Data lakes are all the rage these days in large enterprises. A data lake is a single store for both raw copies of source system data and transformed data for use in tasks like reporting, visualization, advanced analytics, and machine learning.

Figure 1: Data lake ecosystem

Object stores (like S3) are becoming the platform of choice for data lakes because of two main reasons:

  • They provide cheap, durable and virtually unlimited storage in the cloud
  • They enable separation of compute and storage, allowing either one to be scaled independently

In this blog post, I will dig deeper into some of the advantages of object-stores that are responsible for their popularity as a platform for data lakes. I will also examine some of the often-underestimated challenges that plague the use of object stores for many data lake use cases.

Object store benefit: durable, cheap, and virtually unlimited storage

Object stores like S3 provide eleven 9’s of durability (99.999999999%) and four 9’s of availability (99.99%), and they manage to do it on a virtually unlimited scale, at the unbelievably low price of around $23/TB/month. Contrast this with on-prem data warehouse appliances (DWA) that were quite popular just a few years back. DWA cost tens of thousands of dollars per terabyte, excluding enterprise support.
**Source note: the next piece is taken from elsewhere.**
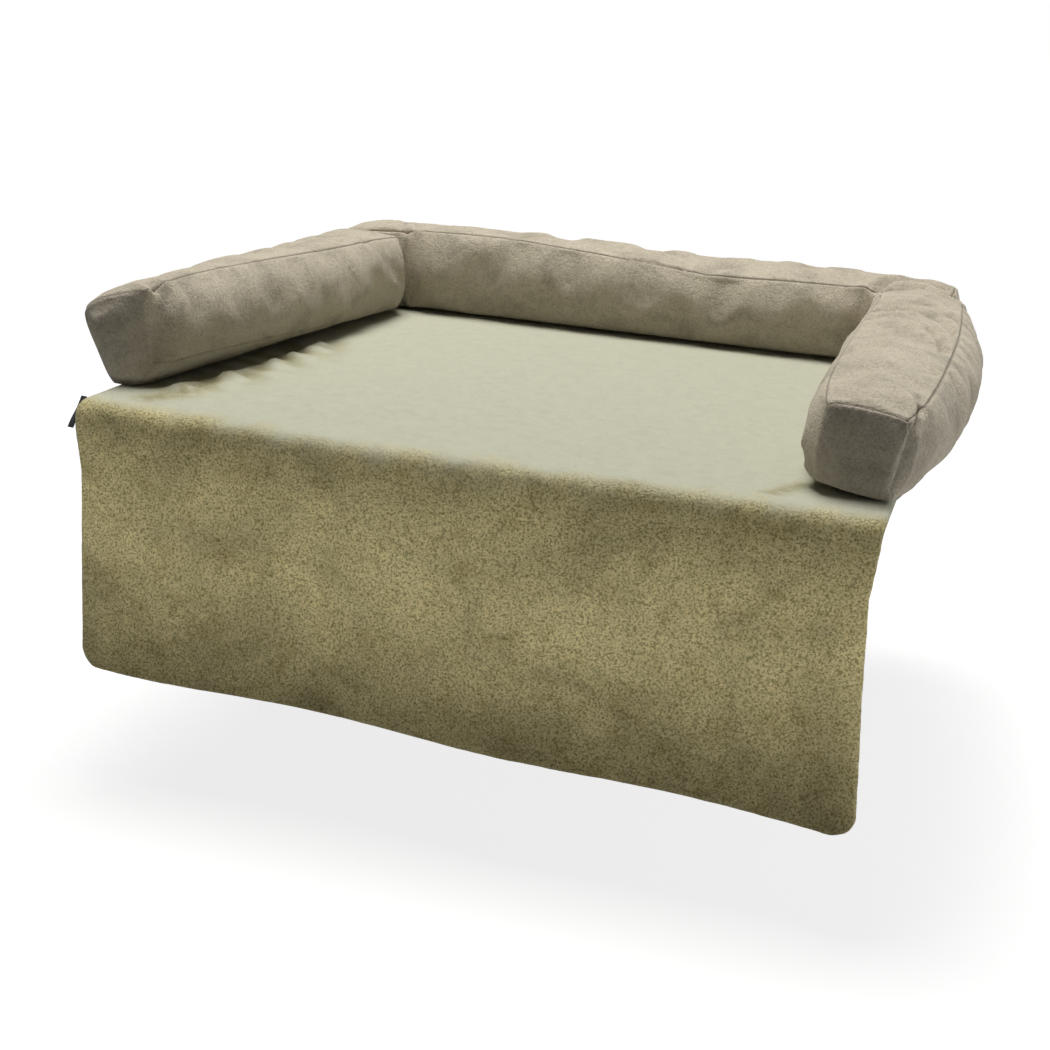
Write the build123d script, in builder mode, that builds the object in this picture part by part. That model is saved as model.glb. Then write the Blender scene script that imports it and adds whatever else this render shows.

Multi-million-dollar contracts for DWAs which supported only a few hundred terabytes were quite common.

When IT leaders mull over data platform choices for their data lakes, object stores’ $23/TB/month price tag is just too good to resist. It makes sense to use the cheapest storage available for the large volumes of data (from hundreds of terabytes to petabytes) that data lakes are expected to hold. Object stores like S3 seem (incorrectly, as we’ll see later in this post) to represent a thousand-fold pricing advantage over the DWA still in use at many large enterprises.

Object store benefit: separation of storage and compute

The scale of storage required for a data lake makes it prohibitively expensive to use architectures like DWA in which storage and compute are coupled together in a single package. Decoupling storage and compute allows us to bring the right amount of on-demand compute to bear on the data that needs to be analyzed, at any given time. This significantly reduces the overall cost of data analytics solutions.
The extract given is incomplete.